Si yo fuera el mar me derramaría en ella como un tsunami…
Si yo fuera el mar me derramaría en ella como un tsunami…
Las olas se alejan de mí cuando las sigo y se acercan cuando intento alejarlas de mis pasos.
¿Ese ir y venir, flujo y reflujo, será acaso intentar y desistir o tan solo fluir como un reflejo?
Las conchas son los libros del mar. Allí anotan sus ideas los cangrejos y las mandan al otro extremo del mundo.

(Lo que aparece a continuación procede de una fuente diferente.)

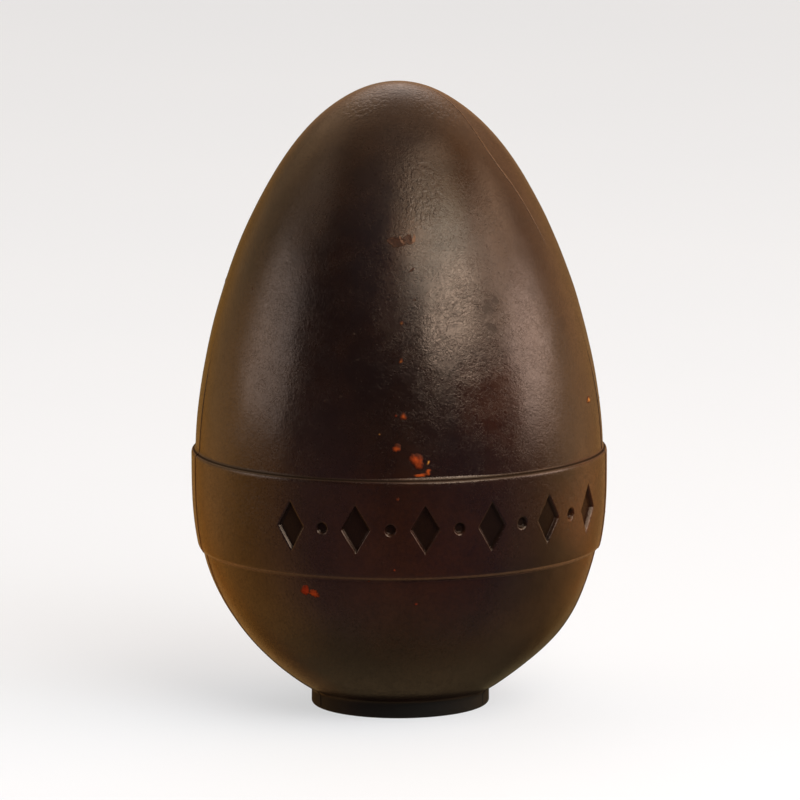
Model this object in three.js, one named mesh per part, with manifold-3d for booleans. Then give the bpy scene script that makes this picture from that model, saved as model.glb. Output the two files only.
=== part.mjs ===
// A large dark chocolate egg, moulded in one piece: an egg-shaped body, a raised belt round its
// widest part and a short round foot. Lozenges and dots are sunk into the front of the belt.
//
// Millimetres, +Z up. The origin is the middle of the foot's flat underside, the foot stands on
// Z = 0, and the front of the egg faces -Y.

import * as THREE from "three";
import { mergeVertices } from "three/addons/utils/BufferGeometryUtils.js";
import Module from "manifold-3d";

// Body
const HEIGHT = 220; // from the underside of the foot to the tip
const WIDEST_RADIUS = 71.6;
const WIDEST_HEIGHT = 87.7;
const TIP_POWER = 1.61; // 2 would make the upper part half an ellipse, less makes it more pointed
const TIP_FULLNESS = 0.04; // swells the flank between the widest point and the tip
const BASE_DEPTH = 94.2; // from the widest point to where the taper would close below the foot
const BASE_POWER = 2.84; // higher keeps the lower part wide for longer
const BASE_TAPER = 0.74; // higher makes the lower part more like a cone

// Belt
const BELT_BOTTOM = 56.3;
const BELT_TOP = 91.9;
const BELT_PROUD = 1.5;
const SHOULDER_HEIGHT = 1.9; // the rounded upper edge
const HEM_HEIGHT = 2.2; // the softer lower edge
const HEM_INSET = 0.6;

// Foot
const FOOT_RADIUS = 31.3;
const FOOT_EDGE = 0.9;

// Sunk ornament on the belt
const ORNAMENT_DEPTH = 1.3;
const ORNAMENT_HEIGHT = 74.2; // its middle, above the floor
const LOZENGE_WIDTH = 10.6;
const LOZENGE_LENGTH = 17.6;
const LOZENGES = 6;
const LOZENGE_PITCH = 19; // degrees round the belt
const ROW_TURN = 16.5; // degrees from the front to the middle of the row, towards +X
const DOT_RADIUS = 2.1;
const DOT_SIDES = 16;

// Fineness
const ROUND_STEPS = 80;
const BODY_STEPS = 20;
const BELT_STEPS = 6;
const EDGE_STEPS = 3;

const wasm = await Module();
wasm.setup();

// Radius of the bare egg at a height.
function eggRadius(height) {
  if (height >= WIDEST_HEIGHT) {
    const rise = (height - WIDEST_HEIGHT) / (HEIGHT - WIDEST_HEIGHT);
    const flank = 1 + TIP_FULLNESS * rise * (1 - rise);
    return WIDEST_RADIUS * flank * Math.sqrt(Math.max(0, 1 - rise ** TIP_POWER));
  }
  const drop = (WIDEST_HEIGHT - height) / BASE_DEPTH;
  return WIDEST_RADIUS * (1 - drop ** BASE_POWER) ** BASE_TAPER;
}

// Height at which the lower part of the egg is as narrow as a radius.
function heightBelow(radius) {
  const drop = (1 - (radius / WIDEST_RADIUS) ** (1 / BASE_TAPER)) ** (1 / BASE_POWER);
  return WIDEST_HEIGHT - BASE_DEPTH * drop;
}

// Points for steps + 1 equal parts of a quarter turn.
function quarterTurn(steps, pointAt) {
  return Array.from({ length: steps + 1 }, (_, i) => pointAt(((Math.PI / 2) * i) / steps));
}

// Flat underside, and its edge rounded up to the foot's side.
function footOutline() {
  const inner = FOOT_RADIUS - FOOT_EDGE;
  const edge = quarterTurn(
    EDGE_STEPS,
    (a) => new THREE.Vector2(inner + FOOT_EDGE * Math.sin(a), FOOT_EDGE * (1 - Math.cos(a))),
  );
  return [new THREE.Vector2(0, 0), ...edge];
}

// The body between the foot and the belt, with closer points where it curves in to the foot.
function lowerOutline() {
  const start = heightBelow(FOOT_RADIUS);
  const points = [];
  for (let i = 0; i <= BODY_STEPS / 2; i++) {
    const share = (i / (BODY_STEPS / 2)) ** 1.4;
    const height = start + (BELT_BOTTOM - start) * share;
    points.push(new THREE.Vector2(eggRadius(height), height));
  }
  return points;
}

// The belt stands proud of the body by the same amount all the way up, and both its edges are rounded.
function beltOutline() {
  const hemTop = BELT_BOTTOM + HEM_HEIGHT;
  const hem = quarterTurn(EDGE_STEPS, (a) => {
    const height = hemTop - HEM_HEIGHT * Math.cos(a);
    const inset = HEM_INSET * (1 - Math.sin(a));
    return new THREE.Vector2(eggRadius(height) + BELT_PROUD - inset, height);
  });
  const shoulderBottom = BELT_TOP - SHOULDER_HEIGHT;
  const face = [];
  for (let i = 1; i < BELT_STEPS; i++) {
    const height = hemTop + ((shoulderBottom - hemTop) * i) / BELT_STEPS;
    face.push(new THREE.Vector2(eggRadius(height) + BELT_PROUD, height));
  }
  const shoulder = quarterTurn(EDGE_STEPS + 1, (a) => {
    const height = shoulderBottom + SHOULDER_HEIGHT * Math.sin(a);
    return new THREE.Vector2(eggRadius(height) + BELT_PROUD * Math.cos(a), height);
  });
  return [...hem, ...face, ...shoulder];
}

// The body from the belt to the tip, with closer points towards the tip, which ends on the axis.
function upperOutline() {
  const rise = HEIGHT - BELT_TOP;
  return quarterTurn(BODY_STEPS, (a) => {
    const height = BELT_TOP + rise * Math.sin(a);
    return new THREE.Vector2(eggRadius(height), height);
  }).slice(1);
}

// A closed mesh as a solid that can be joined and cut.
function solidOf(geometry) {
  const bare = geometry.clone();
  bare.deleteAttribute("normal");
  bare.deleteAttribute("uv");
  const merged = mergeVertices(bare, 1e-4);
  return new wasm.Manifold(
    new wasm.Mesh({
      numProp: 3,
      vertProperties: merged.attributes.position.array,
      triVerts: new Uint32Array(merged.index.array),
    }),
  );
}

// A solid as a geometry again.
function geometryOf(solid) {
  const mesh = solid.getMesh();
  const geometry = new THREE.BufferGeometry();
  geometry.setAttribute("position", new THREE.BufferAttribute(mesh.vertProperties, 3));
  geometry.setIndex(new THREE.BufferAttribute(mesh.triVerts, 1));
  geometry.computeVertexNormals();
  return geometry;
}

function bodySolid() {
  const outline = [...footOutline(), ...lowerOutline(), ...beltOutline(), ...upperOutline()];
  outline[outline.length - 1].x = 0;
  return solidOf(new THREE.LatheGeometry(outline, ROUND_STEPS).rotateX(Math.PI / 2));
}

function lozengeShape() {
  return new THREE.Shape([
    new THREE.Vector2(LOZENGE_WIDTH / 2, 0),
    new THREE.Vector2(0, LOZENGE_LENGTH / 2),
    new THREE.Vector2(-LOZENGE_WIDTH / 2, 0),
    new THREE.Vector2(0, -LOZENGE_LENGTH / 2),
  ]);
}

function dotShape() {
  const shape = new THREE.Shape();
  shape.absarc(0, 0, DOT_RADIUS, 0, 2 * Math.PI);
  return shape;
}

// A punch for one motif, square to the belt's leaning face at a turn in degrees from the front.
// Its end lies the ornament's depth below that face, and the rest of it sticks out of the belt.
function punch(shape, turn) {
  const reach = 3 * ORNAMENT_DEPTH;
  const geometry = new THREE.ExtrudeGeometry(shape, {
    depth: reach,
    bevelEnabled: false,
    curveSegments: DOT_SIDES,
  });
  const half = LOZENGE_LENGTH / 2;
  const lean = eggRadius(ORNAMENT_HEIGHT + half) - eggRadius(ORNAMENT_HEIGHT - half);
  const floorRadius = eggRadius(ORNAMENT_HEIGHT) + BELT_PROUD - ORNAMENT_DEPTH;
  geometry.rotateX(Math.PI / 2 + Math.atan2(lean, LOZENGE_LENGTH));
  geometry.translate(0, -floorRadius, ORNAMENT_HEIGHT);
  geometry.rotateZ(THREE.MathUtils.degToRad(turn));
  return solidOf(geometry);
}

// Every punch of the row: lozenges at one pitch, with a dot half way between two of them.
function ornamentPunches() {
  const punches = [];
  for (let i = 0; i < LOZENGES; i++) {
    const turn = ROW_TURN + (i - (LOZENGES - 1) / 2) * LOZENGE_PITCH;
    punches.push(punch(lozengeShape(), turn));
    if (i < LOZENGES - 1) punches.push(punch(dotShape(), turn + LOZENGE_PITCH / 2));
  }
  return punches;
}

function makeEgg() {
  const solid = ornamentPunches().reduce((egg, tool) => egg.subtract(tool), bodySolid());
  const chocolate = new THREE.MeshStandardMaterial({
    color: 0x2b1a12,
    roughness: 0.35,
    metalness: 0,
  });
  const egg = new THREE.Mesh(geometryOf(solid), chocolate);
  egg.name = "egg";
  return egg;
}

const object = new THREE.Group();
object.add(makeEgg());

export default object;
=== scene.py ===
# A large dark chocolate egg, moulded in one piece: an egg-shaped body, a raised belt round its widest
# part with lozenges and dots sunk into its front, a short round foot, the faint line where the mould
# closed, and pieces of roasted nut that show through the skin.
#
# Metres, +Z up. The middle of the foot's underside is the origin and the front faces -Y.
# A turn is an angle round the axis, 0 at the front and growing towards +X.
import math

import bpy
import numpy as np
from mathutils import Matrix, Vector


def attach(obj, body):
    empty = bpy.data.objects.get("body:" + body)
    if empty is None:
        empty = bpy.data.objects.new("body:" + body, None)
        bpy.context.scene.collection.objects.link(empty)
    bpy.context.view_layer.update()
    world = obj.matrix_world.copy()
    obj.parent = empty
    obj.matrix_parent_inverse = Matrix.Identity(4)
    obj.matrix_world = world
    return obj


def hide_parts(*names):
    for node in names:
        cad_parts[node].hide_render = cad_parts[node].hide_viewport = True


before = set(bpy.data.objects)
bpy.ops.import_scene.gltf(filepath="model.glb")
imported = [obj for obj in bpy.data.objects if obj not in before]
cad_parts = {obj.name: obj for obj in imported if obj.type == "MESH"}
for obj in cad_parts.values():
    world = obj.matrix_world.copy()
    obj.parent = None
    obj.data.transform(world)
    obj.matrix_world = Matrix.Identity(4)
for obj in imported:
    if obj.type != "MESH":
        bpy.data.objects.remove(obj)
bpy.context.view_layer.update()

MM = 0.001

# Body
HEIGHT = 220 * MM
WIDEST_RADIUS = 71.6 * MM
WIDEST_HEIGHT = 87.7 * MM
TIP_POWER = 1.61
TIP_FULLNESS = 0.04
BASE_DEPTH = 94.2 * MM
BASE_POWER = 2.84
BASE_TAPER = 0.74

# Belt
BELT_BOTTOM = 56.3 * MM
BELT_TOP = 91.9 * MM
BELT_PROUD = 1.5 * MM
LEDGE_SLOPE = 1.3 * MM  # how much lower the ledge's outer edge lies
LEDGE_ROUND = 0.5 * MM
EDGE_ROUND = 1.1 * MM
CORNER_ROUND = 0.9 * MM
HEM_HEIGHT = 2.2 * MM
HEM_INSET = 0.6 * MM
TUCK = 4 * MM  # how far each part runs on, hidden, inside the next
UNDERSIDE = [(-TUCK, 0.25 * MM), (BELT_PROUD - HEM_INSET - 0.25 * MM, 0.1 * MM)]  # out and up from the hem

# Foot
FOOT_RADIUS = 31.3 * MM
FOOT_EDGE = 0.9 * MM
FOOT_FILLET = 1.6 * MM

# Sunk ornament on the belt
ORNAMENT_DEPTH = 1.3 * MM
ORNAMENT_HEIGHT = 74.2 * MM
ORNAMENT_WALL = 0.65 * MM
LOZENGE_WIDTH = 10.6 * MM
LOZENGE_LENGTH = 17.6 * MM
LOZENGES = 6
LOZENGE_PITCH = math.radians(19)
ROW_TURN = math.radians(16.5)
DOT_RADIUS = 2.1 * MM

# Fineness
UPPER_ROWS = 151
UPPER_COLUMNS = 655
FACE_ROWS = 70
ORNAMENT_COLUMNS = 650
PLAIN_COLUMNS = 310
LOWER_ROWS = 130
LOWER_COLUMNS = 600
ROW_GROWTH = 1.25  # above 1, the rows of the lower body lie closer near the foot
HEM_STEPS = 9
LEDGE_EDGE_STEPS = 7
LEDGE_CORNER_STEPS = 8
FILLET_STEPS = 7
FOOT_SIDE_ROWS = 13
FOOT_EDGE_STEPS = 6
UNDER_ROWS = 6
UNDER_SPAN = (0.3, 0.97)  # the innermost and outermost ring of the flat underside, as shares of it
SEAM_ROWS = 700
SEAM_SIDES = 14
PIECE_SIDES = 26

# Unevenness of the poured surface: (wavelength, height), each made of several waves
SKIN_SEED = 11
SWELLS = [(48 * MM, 0.09 * MM), (24 * MM, 0.045 * MM), (9 * MM, 0.015 * MM)]
WAVES_EACH = 14
TIP_CALM = 9 * MM  # the unevenness fades out over this height below the tip
FOOT_CALM = 6 * MM  # and over this height above the foot's edge
BELT_CALM = 0.4  # share of it on the belt
BELT_DROP = 0.15 * MM
LEAN = 0.65 * MM  # how far the lower body leans over towards +X where it leans most
LEAN_SWELL = 0.28 * MM
LEAN_RANGE = (10 * MM, 50 * MM)  # between these heights

# Where the two halves of the mould met
SEAM_FRONT = 13 * MM  # how far the line lies in front of the axis low down
SEAM_GAIN = 8.3 * MM  # and how much farther it lies high up on the right
SEAM_RISE = (108 * MM, 172 * MM)  # between these heights it moves forward
SEAM_CAP = 190 * MM
SEAM_TURN = math.radians(2.1)
SEAM_WIDTH = 0.8 * MM
SEAM_HEIGHT = 0.18 * MM
SEAM_FADE = (138 * MM, 106 * MM)  # between these heights the bead sinks into the skin
SEAM_RETURN = (162 * MM, 175 * MM)  # and between these it comes back, on the right alone
SEAM_FAINT = 0.75  # share of its height there
SEAM_ROOT = 0.7 * MM  # how deep the bead reaches into the egg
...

Me senté frente al mar y dejé perder mi cabeza en el horizonte. A lo lejos un barco y el sol que descendía. Pasó una chica linda con un trajecito delicioso. Me preguntó la hora, se la di y se fue. Pasó una mujer madura pero sólida. Me preguntó por algo perdido, negué con la cabeza y se fue. Pasó una mujer enojada. Me preguntó por su marido, no quise contestarle y se fue. Pasó una familia alegre recogiendo piedrecillas de colores. Me preguntaron por las piedras amarillas, se las señalé y se fueron. Pasaron muchachas de pinta. Me dijeron algo, cuchichearon, se rieron y sin esperar mi respuesta se fueron. Pasaron unos niños que corrían. Me aventaron una pedrada, se las regresé y huyeron. Pasó un aspirante a un cargo de elección popular. Me pidió mi voto, se lo prometí y se fue. Pasó un grupo de regidores discutiendo entre sí. Me pidieron una opinión sobre una polémica, les di una respuesta evasiva, se molestaron y se fueron. Pasó una diputada. Me pidió que le tomara una foto, se la tomé y se fue. Pasó un amigo periodista y me pidió una contribución para algo. Se la di y se fue. Pasó un poeta articulista. También quiso una contribución, se la negué, me amenazó con injuriarme y se fue. Pasó un elefante marino. Me preguntó por el ártico, le dibujé un mapa en la arena y se fue. Pasó una ballena panzona. Me arrojó un chorro de agua, me preguntó si conocía a Jonás, le dije que no y se fue. Pasó una sirena arrastrando su cola. Me preguntó si por allí vendían perfumes, le dije que lo ignoraba y se fue. Pasó una botarga de carnaval. Me preguntó por la fiesta, señalé al sur y se fue. Pasó un caballito de mar. Me preguntó por el recibimiento, le dije por dónde era y se fue. Pasó un chango comiendo un elote asado. Me preguntó si por allí vendían crema y queso, le dije que más adelante y se fue. El sol cayó por fin. Me levanté y me fui a seguir a todos los que pasaban.
Mucho trabajo en la oficina. Muchas horas en el teclado. Muchas llamadas. Los funcionarios vienen y van. Mi secretaria entra y sale, siempre con algo urgente que debo firmar. Llegan todos, todos se van. En mi oficina cada loco con su tema: poetas incipientes y consagrados; escritores costumbristas con faltas de ortografía; contadores de cuentos que perdieron la inspiración; aspirantes a novelistas con un montón de papeles bajo el brazo; dramaturgos misteriosos; actores desaforados (es decir, sin foro a la mano para dar rienda suelta a su talento); editores sin papel; documentalistas con imágenes perdidas; cineastas desalentados; coleccionistas apasionados; bailarinas desparpajadas (y bailarines coquetos); escultores que atacan la plastilina, el mármol, el bronce y hasta el hielo; promotores culturales con ideas insoportables; técnicos que desean mejores prestaciones; científicos desbarajustados; inventores de algo inquietante; diseñadores de todo tipo; músicos clásicos, tradicionales, baladistas, percusionistas y varios más; cantantes más o menos afinados; colaboradores eficientes, otros olvidadizos y algunos más hasta tornadizos… En fin. Y todos con alguna propuesta, con algún problema, con alguna conjetura y, a veces, en los momentos escasos donde aflora la conciencia, me dan ganas de correr. Y siguen llegando las urgencias al teclado y los funcionarios vienen y van y mi secretaria entra y sale con algo urgente por firmar y llegan todos, cada uno con su tema y algo más. Y de pronto, en la cima de la desesperación, llega un sabor lejano, un perfume de agua salada y pienso en el mar.